Number Of Ingredients 6

500 grams bread flour (3 3/4 cups)
2 1/2 teaspoons instant or active dry yeast (10 grams)
3/4 teaspoons table salt (5 grams)
3/4 teaspoon sugar, plus a pinch (about 3 grams)
1 1/3 - 1 1/2 cups room temperature water
extra-virgin olive oil for pans

Steps:

  • In a medium bowl, stir together the bread flour, yeast, salt and sugar. Add the water and, using a wooden spoon or your hand, mix until blended, at least 30 seconds. The dough should be able to contain all of the flour, if it seems dry or if there is excess flour at the bottom of the bowl, add water a tablespoon at a time. Cover the bowl with plastic wrap and let sit at room temperature until the dough has doubled in volume, about 2 hours.
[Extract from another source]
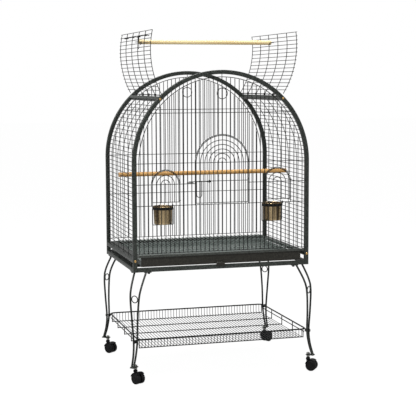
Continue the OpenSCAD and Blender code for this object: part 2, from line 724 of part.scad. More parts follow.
// Rim of the shelf, its lower side rails and the stubs that reach to the leg bolts
module shelf_rim() {
    straight_x = shelf_x - shelf_corner;
    straight_y = shelf_y - shelf_corner;
    color(wire_grey) {
        translate([0, 0, shelf_rim_z]) {
            for (s = [-1, 1]) {
                wire_x(-straight_x, straight_x, s * shelf_y, 0, shelf_rim_d);
                wire_y(-straight_y, straight_y, s * shelf_x, 0, shelf_rim_d);
            }
            for (q = [0 : 3]) {
                sx = q == 0 || q == 3 ? 1 : -1;
                sy = q < 2 ? 1 : -1;
                translate([sx * straight_x, sy * straight_y, 0]) rotate([0, 0, q * 90])
                    rotate_extrude(angle = 90) translate([shelf_corner, 0]) circle(d = shelf_rim_d);
            }
        }
        for (sx = [-1, 1]) for (sy = [-1, 1]) bent_rod([
            [sx * (shelf_x - 7.3), sy * (shelf_y - 7.3), shelf_rim_z],
            [sx * (leg_x + 22), sy * (leg_y + 22.4), shelf_rim_z - 2],
            [sx * (leg_x + 22), sy * (leg_y + 22.4), collar_z - 4]
        ], 4.4);
        for (s = [-1, 1]) wire_y(-straight_y, straight_y, s * shelf_x, shelf_floor_z + 17, shelf_long_d);
    }
}
module shelf_long_wires() {
    color(wire_grey) for (y = [-276, -138, 0, 138, 276]) {
        reach = rim_reach(y, shelf_y, shelf_x, shelf_rim_d / 2 + shelf_long_d / 2 + weld);
        wire_x(-reach + 2.2, reach - 2.2, y, shelf_long_z, shelf_long_d);
        for (s = [-1, 1]) wire_z(shelf_long_z - 2, shelf_rim_z + 1, s * reach, y, shelf_long_d);
    }
}
module shelf_cross_wires() {
    color(wire_grey) for (k = [-26 : 26]) {
        x = k * shelf_pitch;
        reach = rim_reach(x, shelf_x, shelf_y, shelf_rim_d / 2 + shelf_wire / 2 + weld);
        wire_y(-reach + 1.4, reach - 1.4, x, shelf_floor_z, shelf_wire);
        for (s = [-1, 1]) wire_z(shelf_floor_z - 1.2, shelf_rim_z + 1, x, s * reach, shelf_wire);
    }
}

// ---- Casters ----
// Corner, trail direction in degrees from +X
caster_turns = [["front_left", -1, -1, -62], ["front_right", 1, -1, -38], ["rear_left", -1, 1, -50], ["rear_right", 1, 1, 35]];
module stem_frame(sx, sy) {
    translate([sx * (leg_x + stem_out * cos(45)), sy * (leg_y + stem_out * sin(45)), 0]) children();
}
module caster_stems() {
    color(zinc) for (sx = [-1, 1]) for (sy = [-1, 1]) stem_frame(sx, sy)
        translate([0, 0, neck_low + 1.6]) cylinder(h = 78 - neck_low - 1.6, d = stem_d);
}
module caster_nuts() {
    color(zinc) for (sx = [-1, 1]) for (sy = [-1, 1]) stem_frame(sx, sy) {
        nut(foot_z + weld, 6);
        nut(foot_z - 4 - weld - 6.5, 6.5);
    }
}
module nut(z, h) {
    translate([0, 0, z]) difference() {
        cylinder(h = h, d = 15, $fn = 6);
        translate([0, 0, -1]) cylinder(h = h + 2, d = stem_d + 0.1);
    }
}
module caster_hood(sx, sy, turn) {
    axle_z = wheel_d / 2;
    width = 2 * (wheel_in + wheel_w);
    shade_r = axle_z + 1.6;
    color(black) stem_frame(sx, sy) rotate([0, 0, turn]) difference() {
        union() {
            translate([trail, 0, axle_z]) rotate([90, 0, 0]) cylinder(h = web_t, d = 30, center = true);
            translate([-7, -web_t / 2, 27]) cube([22, web_t, neck_low - 26]);
            translate([0, 0, neck_low]) cylinder(h = neck_top - neck_low, d = 17);
            translate([trail, 0, axle_z]) rotate([90, 0, 0]) rotate([0, 0, 52]) translate([0, 0, -width / 2])
                rotate_extrude(angle = 112) translate([shade_r, 0]) square([1.8, width]);
        }
        translate([0, 0, neck_low + 1]) cylinder(h = 12, d = stem_d + 0.6);
        translate([trail, 0, axle_z]) rotate([90, 0, 0]) cylinder(h = web_t + 2, d = axle_d + 0.3, center = true);
    }
}
module caster_wheels(sx, sy, turn) {
    axle_z = wheel_d / 2;
    color(black) stem_frame(sx, sy) rotate([0, 0, turn]) translate([trail, 0, axle_z]) rotate([90, 0, 0]) {
        for (s = [0, 1]) mirror([0, 0, s]) translate([0, 0, wheel_in]) rotate_extrude() polygon([
            [0, 1], [axle_z - 5, 1], [axle_z - 4, 0], [axle_z - 1, 0], [axle_z, 1.2], [axle_z, wheel_w - 4],
            [axle_z - 2.5, wheel_w - 1], [axle_z - 6, wheel_w], [0, wheel_w]
        ]);
        cylinder(h = 2 * wheel_in + 6, d = axle_d, center = true);
    }
}
module front_left_caster_hood() { caster_hood(-1, -1, caster_turns[0][3]); }
module front_left_caster_wheels() { caster_wheels(-1, -1, caster_turns[0][3]); }
module front_right_caster_hood() { caster_hood(1, -1, caster_turns[1][3]); }
module front_right_caster_wheels() { caster_wheels(1, -1, caster_turns[1][3]); }
module rear_left_caster_hood() { caster_hood(-1, 1, caster_turns[2][3]); }
module rear_left_caster_wheels() { caster_wheels(-1, 1, caster_turns[2][3]); }
module rear_right_caster_hood() { caster_hood(1, 1, caster_turns[3][3]); }
module rear_right_caster_wheels() { caster_wheels(1, 1, caster_turns[3][3]); }

front_arch_frame();
rear_arch_frame();
lower_rails();
mid_rails();
shoulder_bars();
frame_screws();
tube_plugs();
runners();
front_bars();
front_cross_wires();
front_frame_wires();
rear_bars();
rear_cross_wires();
rear_frame_wire();
left_long_wires();
left_cross_wires();
right_long_wires();
right_cross_wires();
top_rings();
roof_hinge_rods();
left_flap_long_wires();
left_flap_cross_wires();
left_perch_cradle();
front_roof_latch();
rear_roof_latch();
right_flap_long_wires();
right_flap_cross_wires();
right_perch_cradle();
top_perch();
main_door();
latch_pin();
door_latch();
left_feeder_door();
right_feeder_door();
lower_perch();
cup_holders();
left_cup();
right_cup();
tray();
grate_wires();
grate_front();
front_left_leg();
front_right_leg();
rear_left_leg();
rear_right_leg();
leg_rings();
stand_bolts();
shelf_rim();
shelf_long_wires();
shelf_cross_wires();
caster_stems();
caster_nuts();
front_left_caster_hood();
front_left_caster_wheels();
front_right_caster_hood();
front_right_caster_wheels();
rear_left_caster_hood();
rear_left_caster_wheels();
rear_right_caster_hood();
rear_right_caster_wheels();
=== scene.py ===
"""Bird cage on a wheeled stand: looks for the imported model, in metres, front towards -Y."""

import math

import bpy
from mathutils import Matrix, Vector


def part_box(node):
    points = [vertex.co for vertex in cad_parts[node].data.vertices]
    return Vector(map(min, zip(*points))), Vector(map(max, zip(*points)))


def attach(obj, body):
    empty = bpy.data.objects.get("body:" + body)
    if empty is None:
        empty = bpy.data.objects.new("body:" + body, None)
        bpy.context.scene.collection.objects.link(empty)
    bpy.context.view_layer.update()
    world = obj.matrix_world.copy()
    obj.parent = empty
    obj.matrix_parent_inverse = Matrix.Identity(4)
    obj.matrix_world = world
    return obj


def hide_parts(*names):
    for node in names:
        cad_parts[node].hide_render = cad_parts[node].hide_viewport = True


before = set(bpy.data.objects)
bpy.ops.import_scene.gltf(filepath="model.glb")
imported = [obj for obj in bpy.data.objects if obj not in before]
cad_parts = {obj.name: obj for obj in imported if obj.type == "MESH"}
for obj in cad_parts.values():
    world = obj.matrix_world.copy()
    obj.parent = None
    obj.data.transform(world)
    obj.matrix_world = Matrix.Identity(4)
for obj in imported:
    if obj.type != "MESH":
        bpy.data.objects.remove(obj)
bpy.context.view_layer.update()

# ---------------------------------------------------------------- numbers shared by the pieces
HALF_W, HALF_D = 0.380, 0.280
TUBE = 0.017
BASE_Z, SPRING_Z = 0.456, 0.896
BOW_R = HALF_W - TUBE / 2
PANEL_Y = HALF_D - TUBE / 2
LEG_X, LEG_Y = 0.345, 0.255
WHEEL_R, TRAIL = 0.023, 0.016
CORNERS = {
    "front_left": (-1, -1, -62), "front_right": (1, -1, -38),
    "rear_left": (-1, 1, -50), "rear_right": (1, 1, 35),
}


# ---------------------------------------------------------------- mesh building
class Shape:
    """Vertices and faces of one piece, filled by the add_ functions."""

    def __init__(self):
        self.verts = []
        self.faces = []

    def add(self, verts, faces):
        start = len(self.verts)
        self.verts.extend(Vector(v) for v in verts)
        self.faces.extend([start + i for i in f] for f in faces)

    def rings(self, rings, closed=False):
        """Joins equal rings of points with quads and closes the ends with fans of one face."""
        n = len(rings[0])
        verts = [p for ring in rings for p in ring]
        faces = []
        count = len(rings)
        for i in range(count if closed else count - 1):
            a, b = i * n, ((i + 1) % count) * n
            faces += [[a + j, a + (j + 1) % n, b + (j + 1) % n, b + j] for j in range(n)]
        if not closed:
            faces += [list(range(n))[::-1], [(count - 1) * n + j for j in range(n)]]
        self.add(verts, faces)

    def finish(self, name, body, material, node, slot, sharp=35):
        """Makes the object, lets it ride its body and puts it in place of a CAD node, if one is named."""
        mesh = bpy.data.meshes.new(name)
        mesh.from_pydata([tuple(v) for v in self.verts], [], self.faces)
        mesh.validate()
        mesh.polygons.foreach_set("use_smooth", [True] * len(mesh.polygons))
        mesh.set_sharp_from_angle(angle=math.radians(sharp))
        mesh.materials.append(material)
        obj = bpy.data.objects.new(name, mesh)
        bpy.context.scene.collection.objects.link(obj)
        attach(obj, body)
        if node:
            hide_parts(node)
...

Oil two 13×18-inch rimmed baking sheets. (I used about 2 tablespoons of oil per sheet) Use a bowl scraper or a rubber spatula to scrape half of the dough onto one of the well oiled pans in one piece. Gently pull and stretch the dough across the surface of the pan, using your hands to press it evenly out to the edges. If the dough sticks to your fingers you can lightly oil your hands. Pinch any holes together. Repeat with the second piece using the other pan.